Which is to say that the best way to prevent having second thoughts later is to make the purchase - providing it fits within my aesthetic, space and budget constraints - and think about passing it on later when I've had a few good hours with it. Speaking of which, there is a remorse-filled story about a recent missed opportunity that I have yet to narrate, but will soon. Till then, some clear pictures of the Erika 5:
If one thinks of the Olivetti Lettera 32 and others of that time as vintage portable typewriters, why, then this Erika 5 is a "vintage vintage" - predating the portable trend that swept through the '50s and '60s, but still working just as well as any of those and managing to look even more stately in the process, what with its glossy black finish and glass keys.
There is no carriage return lever, but a clever system of moving up a small lever accomplishes the line spacing function admirably. If I had to change one thing, it would be the exposed ribbon spools, as I like the streamlined look of ribbon covers. That said, it is a fairly simple matter to change these when they're worn out, so I guess there is that.
The decals and name badge are in very good shape, all things considered, and besides a few yellowed keys, the typewriter wears its age quite well. The typeface is a rather ordinary pica, but I find it charming nevertheless. I don't think there were very many options when this was manufactured; I once saw an italic-type Erika (maroon colored, too) on eBay Germany, but I'm sure it was a rather rare find.

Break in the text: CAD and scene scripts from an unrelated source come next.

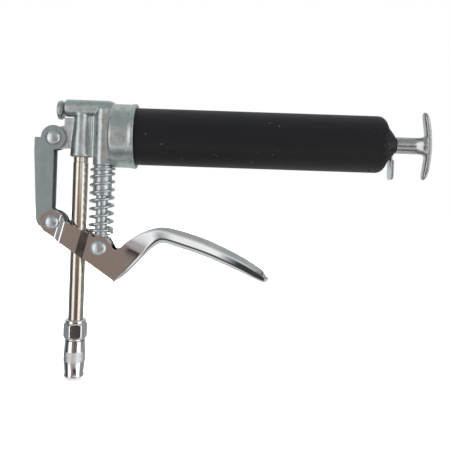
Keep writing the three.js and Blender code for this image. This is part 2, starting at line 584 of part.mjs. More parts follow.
// The two cheeks: a sheet with a joggle round the outlet pipe, drawn in plan and leaned with its bends.
function leverCheeks() {
  const v = LEVER;
  const bends = [
    [-60, v.half], [-13.9, v.half], [-10, v.bulge], [1.9, v.bulge], [7.5, v.half], [60, v.half],
  ];
  const shape = outlineOf([...bends, ...bends.map(([u, y]) => [u, y - v.sheet]).reverse()]);
  const tall = 120;
  const sheet = new THREE.ExtrudeGeometry(shape, { depth: tall, bevelEnabled: false });
  const leaned = sheet.translate(0, 0, -tall / 2).rotateY(v.lean).translate(0, 0, -70);
  const cheek = common(leaned, plate(cheekOutline(), 0, v.bulge + OVER));
  return [cheek, cheek.clone().scale(1, -1, 1)];
}

// Half of the handle's section, from the middle of its floor out to its rim, on the skin at the given depth.
function halfSection({ tall, half, lean, fold }, depth) {
  const size = Math.max(0.2, fold - depth);
  const tilt = degrees(lean);
  const rim = half - depth / Math.cos(tilt);
  const foldTop = depth + size * (1 - Math.sin(tilt));
  const middle = Math.max(0.2, rim - (tall - foldTop) * Math.tan(tilt) - size * Math.cos(tilt));
  return [[0, depth], ...arc(middle, depth + size, size, -90, -lean, 4), [rim, tall]];
}

// The handle: a trough that starts flat-sided at the corner and opens out towards its rounded tip.
function leverTrough() {
  const through = (pick) => new THREE.CatmullRomCurve3(HANDLE.map(pick), false, "catmullrom", 0.5);
  const feet = through((s) => new THREE.Vector3(s.foot[0], 0, s.foot[1]));
  const rims = through((s) => new THREE.Vector3(s.rim[0], 0, s.rim[1]));
  const shapes = through((s) => new THREE.Vector3(s.half, s.lean, s.fold));
  const widest = Math.max(...HANDLE.map((s) => s.half));
  const count = (HANDLE.length - 1) * 3;
  const mirrored = (side) => side.slice(1).map(([y, h]) => [-y, h]);
  return lofted(Array.from({ length: count + 1 }, (_, i) => {
    const t = i / count;
    const foot = feet.getPoint(t);
    const rise = rims.getPoint(t).sub(foot);
    const { x: half, y: lean, z: fold } = shapes.getPoint(t);
    const tall = rise.length();
    const [outer, inner] = [0, LEVER.sheet].map((depth) => halfSection({ tall, half, lean, fold }, depth));
    const ring = [...mirrored(outer).reverse(), ...outer, ...[...inner].reverse(), ...mirrored(inner)];
    const twist = HANDLE_TWIST * THREE.MathUtils.smoothstep(t, 0.35, 0.5);
    const tip = HANDLE_TIP * THREE.MathUtils.smoothstep(t, 0.9, 1);
    return ring.map(([y, h]) => {
      const back = tip * (Math.abs(y) / widest) ** 3;
      const p = foot.clone().addScaledVector(rise, h / tall);
      return new THREE.Vector3(p.x - back * 0.93, y, p.z + back * 0.36 + (twist * y * h) / (half * tall));
    });
  }), true);
}

function lever() {
  const holes = [PIVOT_LINK, PIVOT_PLUNGER].map((pivot) =>
    rodAlong("y", PIN_R + 0.05, -30, 30).translate(pivot.x, 0, pivot.z));
  return cut(joined(leverTrough(), ...leverCheeks()), ...holes);
}

function addLever() {
  add("toggle_link", toggleLink(), PLATE);
  add("lever", lever(), CHROME);
  add("link_rivet_lower", rivet(PIVOT_LINK, LEVER.half, DOME.lower), STEEL);
  add("plunger_rivet", rivet(PIVOT_PLUNGER, LEVER.half, DOME.plunger), STEEL);
}

addHead();
addOutlet();
addBarrel();
addFollower();
addPlunger();
addLever();

// The row's origin is the centre of the whole gun's box.
const centre = new THREE.Box3().setFromObject(group).getCenter(new THREE.Vector3());
group.position.sub(centre);

export default group;
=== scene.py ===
"""Looks of the lever grease gun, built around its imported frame. Shapes are drawn in millimetres from HOME,
the point where the barrel axis crosses the outlet pipe axis."""

import json
import math

import bmesh
import bpy
from mathutils import Matrix, Vector


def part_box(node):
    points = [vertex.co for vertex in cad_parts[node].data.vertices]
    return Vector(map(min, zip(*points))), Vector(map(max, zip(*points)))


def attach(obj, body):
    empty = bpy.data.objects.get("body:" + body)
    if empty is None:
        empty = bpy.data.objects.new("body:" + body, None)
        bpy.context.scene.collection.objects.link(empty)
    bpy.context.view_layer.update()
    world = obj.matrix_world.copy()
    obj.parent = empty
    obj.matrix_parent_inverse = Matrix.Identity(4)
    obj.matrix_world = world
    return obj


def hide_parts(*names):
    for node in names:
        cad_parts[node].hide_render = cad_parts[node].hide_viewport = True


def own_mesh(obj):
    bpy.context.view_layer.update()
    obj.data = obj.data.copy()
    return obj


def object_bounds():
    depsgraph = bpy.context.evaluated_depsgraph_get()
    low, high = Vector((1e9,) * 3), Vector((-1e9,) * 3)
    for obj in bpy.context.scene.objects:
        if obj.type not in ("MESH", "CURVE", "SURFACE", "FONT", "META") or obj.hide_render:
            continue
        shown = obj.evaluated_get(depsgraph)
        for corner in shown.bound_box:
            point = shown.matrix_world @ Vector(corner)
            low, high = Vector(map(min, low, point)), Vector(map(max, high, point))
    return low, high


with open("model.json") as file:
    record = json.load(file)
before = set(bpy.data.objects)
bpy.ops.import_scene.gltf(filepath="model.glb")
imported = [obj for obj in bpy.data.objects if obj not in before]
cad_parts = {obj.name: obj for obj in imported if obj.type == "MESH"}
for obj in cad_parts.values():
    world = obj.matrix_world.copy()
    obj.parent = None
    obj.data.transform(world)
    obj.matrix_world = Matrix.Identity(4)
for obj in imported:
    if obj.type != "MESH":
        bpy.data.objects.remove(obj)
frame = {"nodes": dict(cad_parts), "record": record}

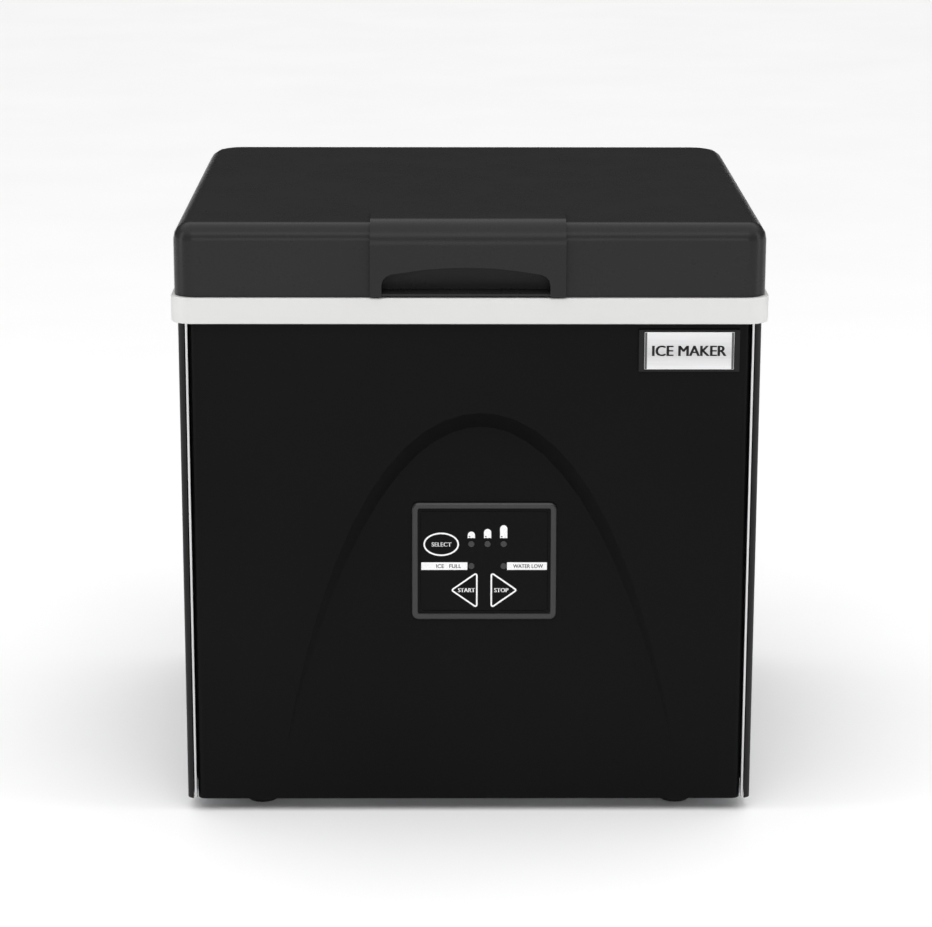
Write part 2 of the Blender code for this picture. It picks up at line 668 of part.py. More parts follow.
def grip_outline(grow=0.0, low=-10.0):
    """(x, z) of the finger opening under the handle: straight sides, round shoulders and a flat arch."""
    left = GRIP_X - GRIP_WIDTH / 2 - grow
    right = GRIP_X + GRIP_WIDTH / 2 + grow
    shoulder = LID_Z0 + GRIP_SHOULDER + grow
    corner = 8.0 + grow
    chord = GRIP_WIDTH / 2 + grow - corner
    radius = (chord ** 2 + GRIP_RISE ** 2) / (2 * GRIP_RISE)
    spread = math.degrees(math.asin(chord / radius))
    middle = (GRIP_X, shoulder + GRIP_RISE - radius)
    points = [(left, LID_Z0 + low)] + arc((left + corner, shoulder - corner), corner, 180, 100, 3)
    points += arc(middle, radius, 90 + spread * 0.94, 90 - spread * 0.94, 8)
    return points + arc((right - corner, shoulder - corner), corner, 80, 0, 3) + [(right, LID_Z0 + low)]


def hinge_arm(x, half):
    """Barrel and arm that tie the lid's rear wall to the hinge axis."""
    barrel = Shape().cylinder((HINGE_Y, HINGE_Z), HINGE_RADIUS, x - half, x + half, "X")
    arm = [(LID_REAR - 1.5, HINGE_Z - 2.6), (HINGE_Y - 1.0, HINGE_Z - 2.6), (HINGE_Y - 1.0, HINGE_Z + 4.0),
           (LID_REAR - 1.5, HINGE_Z + 6.0)]
    return barrel, Shape().prism(arm, x - half, x + half, "X")


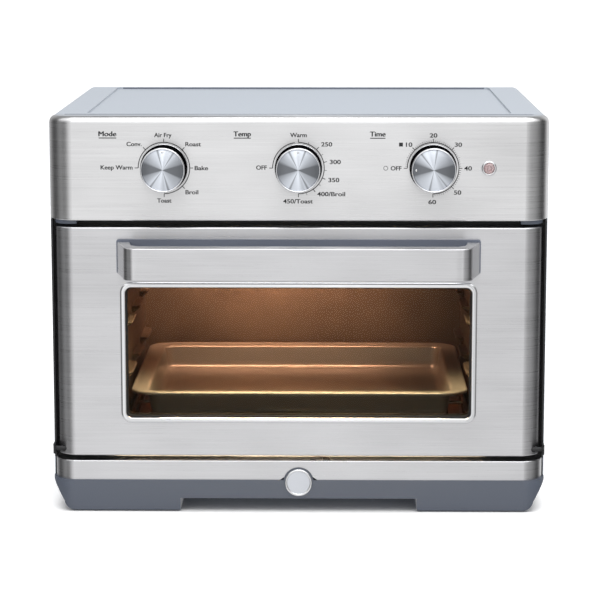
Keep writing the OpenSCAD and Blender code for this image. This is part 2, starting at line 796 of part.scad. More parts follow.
outer_wrap();
rear_panel();
casing_screws();
cord_gland();
control_panel();
panel_end_caps();
control_bracket();
front_frame();
lower_trim();
base();
chassis_floor();
foot_pads();
badge();
cavity_left();
cavity_right();
cavity_back();
cavity_ceiling();
cavity_floor();
rack_guide_left();
rack_guide_right();
upper_heaters();
lower_heaters();
heater_bushings();
fan_guard();
fan_housing();
fan_motor();
motor_bracket();
fan_shaft();
convection_fan();
mode_switch();
thermostat();
timer_unit();
control_screws();
wiring_loom();
lamp_holder();
lamp_lens();
mode_knob();
mode_knob_face();
mode_shaft();
temp_knob();
temp_knob_face();
temp_shaft();
timer_knob();
timer_knob_face();
timer_shaft();
hinge_pins();
hinge_blocks();
door_springs();
door_skin();
door_liner();
window_trim();
window_gasket();
outer_glass();
inner_glass();
door_handle();
handle_backplate();
handle_screws();
wire_rack();
baking_pan();
crumb_tray();
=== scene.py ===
"""Countertop toaster oven: the finished pieces, their materials and the studio around them."""

import json
import math

import bmesh
import bpy
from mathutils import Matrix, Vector

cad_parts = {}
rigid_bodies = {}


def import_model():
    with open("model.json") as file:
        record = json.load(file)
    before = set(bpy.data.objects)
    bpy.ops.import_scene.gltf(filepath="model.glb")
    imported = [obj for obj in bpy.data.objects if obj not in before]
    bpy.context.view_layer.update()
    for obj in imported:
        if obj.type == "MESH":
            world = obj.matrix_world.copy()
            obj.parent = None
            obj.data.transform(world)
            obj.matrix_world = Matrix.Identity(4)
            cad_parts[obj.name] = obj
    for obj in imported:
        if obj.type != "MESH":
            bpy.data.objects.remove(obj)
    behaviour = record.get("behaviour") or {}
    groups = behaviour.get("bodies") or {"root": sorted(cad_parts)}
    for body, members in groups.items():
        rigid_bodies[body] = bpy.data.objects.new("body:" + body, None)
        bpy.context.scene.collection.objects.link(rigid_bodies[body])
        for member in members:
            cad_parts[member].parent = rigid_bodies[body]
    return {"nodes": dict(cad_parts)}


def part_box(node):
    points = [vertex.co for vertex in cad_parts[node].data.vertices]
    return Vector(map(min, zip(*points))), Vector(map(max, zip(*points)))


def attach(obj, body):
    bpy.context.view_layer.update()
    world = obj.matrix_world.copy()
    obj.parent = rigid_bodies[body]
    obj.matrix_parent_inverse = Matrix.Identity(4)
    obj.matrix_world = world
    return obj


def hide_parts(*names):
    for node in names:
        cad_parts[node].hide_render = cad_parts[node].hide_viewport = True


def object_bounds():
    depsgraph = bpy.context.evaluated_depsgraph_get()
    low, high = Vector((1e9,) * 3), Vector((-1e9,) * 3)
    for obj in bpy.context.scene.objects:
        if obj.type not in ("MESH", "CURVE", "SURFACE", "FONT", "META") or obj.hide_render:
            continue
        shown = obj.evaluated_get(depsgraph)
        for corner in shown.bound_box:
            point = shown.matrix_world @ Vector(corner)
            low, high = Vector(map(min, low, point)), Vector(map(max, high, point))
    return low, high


bl_info = {
    "name": "Toaster oven finish",
    "version": (1, 0, 0),
    "blender": (4, 5, 0),
    "location": "View3D > Sidebar > Oven",
    "description": "Builds the pressed front, dials, handle, window, pan and finishes of a toaster oven",
    "category": "Object",
}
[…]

Once in the matching wooden case, the Erika 5 is just about as high as the ultra-portable '40s and '50s Hermes Baby/Rocket, but it's about 1.5 times as wide. A perfectly acceptable size, if you ask me, given that the metal from which it is made appears to be significantly sturdier, and that is even before you consider the glass keys. Worth every inch of space it takes up! There aren't many typewriters you could say that about, really.